I do not intend this post to sound arrogant, so forgive me if you read it and it comes across that way. My intentions are merely to share my experience with forgiveness.
We all (at least that is the hope) know that God sent His son Jesus to die for us so that our sins will be forgiven. Generally speaking, amongst those who have faith in Christ, we accept this truth and live with it as a safety net. We don't always use it, feel like we need it, want it or understand the details of it. BUT! It is always there.
However, when we fall, and realize how important that safety net is, we learn to appreciate the net, taking in not only it's usefulness, but it's beauty and intricate detail as well. We are assured it works beyond our wildest imagination and then we are comforted and empowered to try again, maybe taking an even bigger risk.
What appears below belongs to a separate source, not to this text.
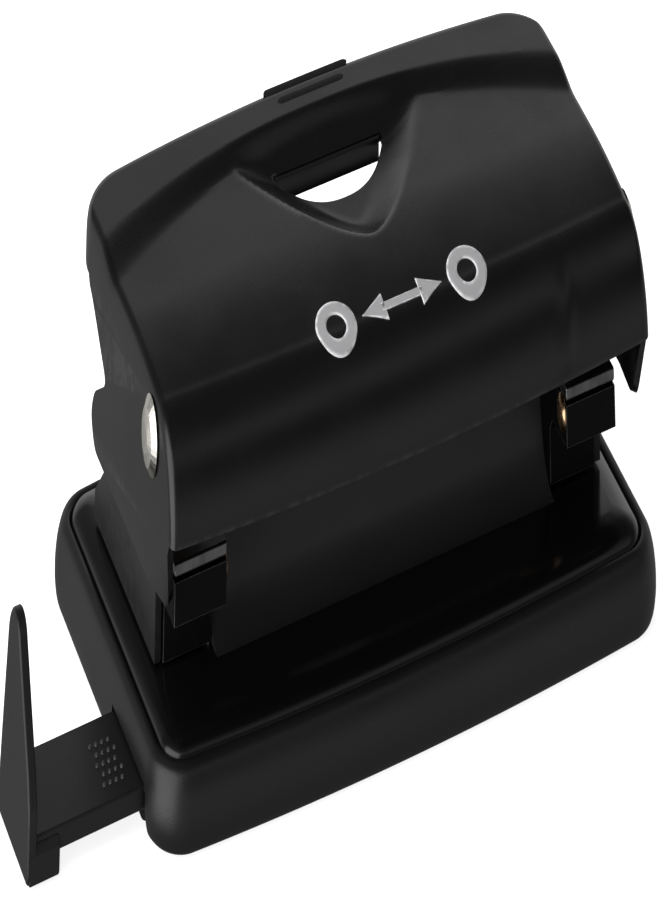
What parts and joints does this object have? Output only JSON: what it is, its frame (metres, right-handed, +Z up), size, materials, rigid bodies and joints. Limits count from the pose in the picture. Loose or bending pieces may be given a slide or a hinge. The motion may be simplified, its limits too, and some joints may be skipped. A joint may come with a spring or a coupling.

I've had a few rough patches in my life, and a few not so rough patches, that left me hurt and broken. In many cases I was even unaware of the brokenness or hurt until I was confronted with a trigger that made me relive that particular event (not literally, I'm speaking about emotions and memories). It seems since I've known Christ as an adult and spent time intently seeking Him I discover wounds from my past all the time. When this first began happening I was confused as to my role in this journey. What was I to do about these feelings? How was I to heal? To move on? To rebuild? I thought following Christ meant that I was not defined by those events.
Well, I believe because I was seeking Him, I found people who were so full of passion, grace, mercy and a willingness to walk this path with me that I found my way in and through the path less traveled of forgiveness. I learned from these amazing individuals that forgiveness is a choice, not a feeling. Offering forgiveness doesn't mean that you no longer hurt or have negative feelings about the offense or offender. Offering forgiveness is simply freeing yourself of the burden of the ordeal and allowing yourself to move through the process of healing. Without forgiveness I don't believe you are truly capable of healing, no matter how much time has past.
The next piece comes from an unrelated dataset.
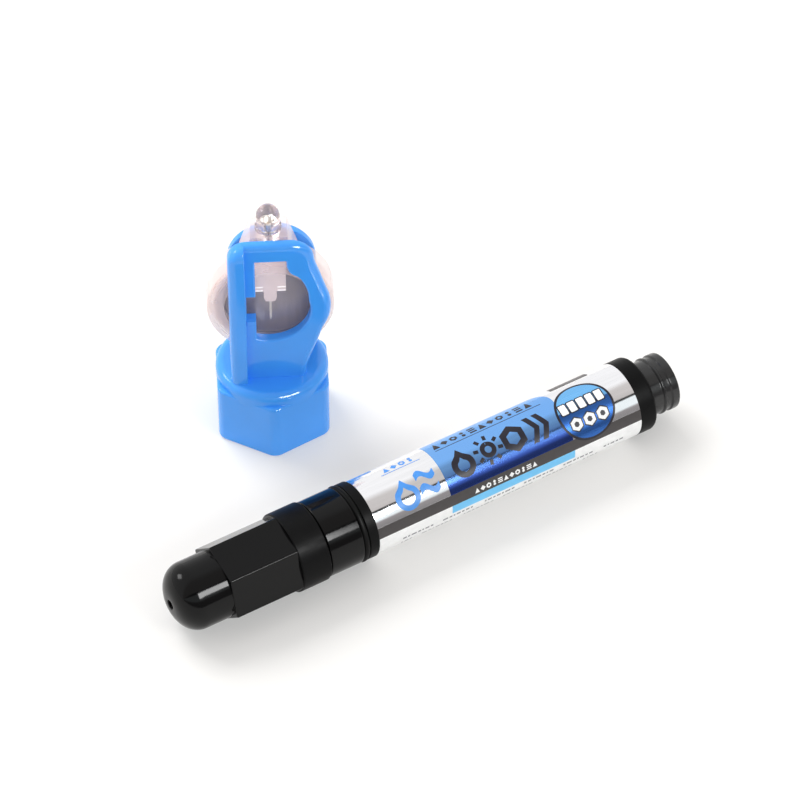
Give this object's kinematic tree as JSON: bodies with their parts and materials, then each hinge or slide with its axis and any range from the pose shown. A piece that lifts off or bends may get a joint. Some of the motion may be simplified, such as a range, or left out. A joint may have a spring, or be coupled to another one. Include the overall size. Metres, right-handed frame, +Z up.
{
  "type": "glue applicator bottle",
  "caption": "Slim squeeze tube of light-cure glue with a needle under its hexagonal cap, lying beside a stand-up light cap that holds a clear squeeze light.",
  "frame": {"origin": "on the table under the middle of the set: pen lying down and light cap standing behind it", "axes": "+X along the pen from its closed cap towards its tail spigot, +Y from the pen towards the light cap, +Z up"},
  "size_m": [0.124, 0.0652, 0.0621],
  "materials": {
    "tube_black": "satin black soft plastic",
    "foil_label": "metallised film printed in blue, white and dark grey",
    "tail_black": "satin moulded black",
    "collar_black": "polished black",
    "band_rubber": "dark rubber",
    "cap_black": "glossy moulded black",
    "seal_grey": "soft grey rubber",
    "hub_white": "natural white plastic",
    "needle_steel": "drawn steel tube",
    "holder_blue": "glossy azure blue moulding",
    "clear_shell": "clear plastic with a faint pink cast",
    "lamp_clear": "clear epoxy",
    "lead_metal": "tinned wire",
    "die_gold": "gold",
    "guide_clear": "clear moulded plastic",
    "ring_clear": "clear moulded plastic",
    "cell_steel": "nickel-plated steel",
    "cell_seal_dark": "dark sealing ring"
  },
  "bodies": {
    "pen": {"squeeze_tube": "tube_black", "label_film": "foil_label", "tail_plug": "tail_black", "neck_collar": "collar_black", "collar_o_ring": "band_rubber", "nozzle_gasket": "seal_grey", "nozzle_hub": "hub_white", "needle_tube": "needle_steel"},
    "cap": {"cap_shell": "cap_black", "needle_seal": "seal_grey"},
    "light_cap": {"light_holder": "holder_blue"},
    "squeeze_light": {"light_shell_front": "clear_shell", "light_shell_back": "clear_shell", "lamp_lens": "lamp_clear", "anode_lead": "lead_metal", "cathode_lead": "lead_metal", "lamp_die": "die_gold", "lead_guide": "guide_clear", "cell_ring": "ring_clear", "front_cell_can": "cell_steel", "front_cell_lid": "cell_steel", "front_cell_seal": "cell_seal_dark", "back_cell_can": "cell_steel", "back_cell_lid": "cell_steel", "back_cell_seal": "cell_seal_dark"},
    "press_pad": {"press_pad": "clear_shell"}
  },
  "joints": [
    {"name": "cap_pull", "type": "slide", "parent": "pen", "child": "cap", "axis": [-1, 0, 0], "range_m": [0, 0.04]},
    {"name": "light_cap_lift", "type": "slide", "parent": "pen", "child": "light_cap", "axis": [0, 0, 1], "range_m": [0, 0.03]},
    {"name": "light_slide_out", "type": "slide", "parent": "light_cap", "child": "squeeze_light", "axis": [0, 0, 1], "range_m": [0, 0.034]},
    {"name": "switch_press", "type": "slide", "parent": "squeeze_light", "child": "press_pad", "axis": [0.4741, 0.8805, 0], "range_m": [0, 0.00045], "stiffness_N_per_m": 400}
  ]
}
Forgiveness, I believe, in our society is seen as something we offer to benefit the offender and so we choose very regularly to not offer this gift up. After all, it is socially acceptable to deny the one who hurt us no matter how deeply or insignificant the pain is. But this my friends, is where we miss the mark. In doing this we torture ourselves. Forcing our heart, mind and soul to continue to relive the moment of pain. We freely add baggage with heavy chains to our souls.
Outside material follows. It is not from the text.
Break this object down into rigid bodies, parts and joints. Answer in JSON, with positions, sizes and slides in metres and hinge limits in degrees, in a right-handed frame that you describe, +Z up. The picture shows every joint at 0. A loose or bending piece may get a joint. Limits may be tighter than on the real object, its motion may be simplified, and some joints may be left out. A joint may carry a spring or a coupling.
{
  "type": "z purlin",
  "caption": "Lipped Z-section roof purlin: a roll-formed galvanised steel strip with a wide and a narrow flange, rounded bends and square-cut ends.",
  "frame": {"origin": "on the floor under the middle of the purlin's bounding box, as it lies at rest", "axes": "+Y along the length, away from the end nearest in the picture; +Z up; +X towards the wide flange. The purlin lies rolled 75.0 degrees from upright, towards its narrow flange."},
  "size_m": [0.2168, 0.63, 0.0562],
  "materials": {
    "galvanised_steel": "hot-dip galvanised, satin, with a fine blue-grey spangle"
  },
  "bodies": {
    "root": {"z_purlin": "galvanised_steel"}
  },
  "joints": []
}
It's like picking at a scab every time it forms. It never allows the cut to heal properly. It can get infected, never heal, get staph or many other bad things. However, if you acknowledge the hurt and pain, allow the bleeding to stop, clean it with soap and water, bandage it and wait it'll get a little bit better everyday.
Forgiveness isn't a solution to problems either. It's not something we can earn. It is not for sell. It is not a one-step process. It is not weakness. It is not a one-way ticket. Forgiveness is not a get out of jail free card. Forgiveness is not ignoring or denying that you are broken. Forgiveness isn't a misjudgement or misunderstanding.
Forgiveness is Free. It offers Freedom. It is Powerful. It is life altering. It is amazing and wonderful and terrifying all at the same time. Forgiveness is Difficult. Forgiveness often requires many attempts. Forgiveness is good. Forgiveness is allowing God to be in control.
There are so many times I've forgiven those that have hurt me and yet, I regularly am reminded to continue to forgive. For me, it's difficult to remember when those memories creep up and the emotions take over that I have already forgiven for that. So I must get on my knees and forgive again. Asking God to be in control, help me to let it go, heal my heart and soul back to wholeness and show me how this pain will benefit others around me.
God uses all things for good. Even those bad, nasty, ugly things we don't like to talk about or deal with. Forgiveness has to be the first step on the road to healing so that you can change lives through your misfortune. It's symbolic of the cross and how Christ died for us, because of us. He was wonderful and perfect as a human, just as we see all new babies. And some people with evil in their hearts came along and messed it all up. Then He was forced to walk a road so painful He couldn't even do it alone. He relied on God to get through the rough patch and the healing began even before the hurt was over. Forgiveness was requested and offered and then given. And our Saviour rose so that we all may receive this remarkable gift and then follow in His footsteps.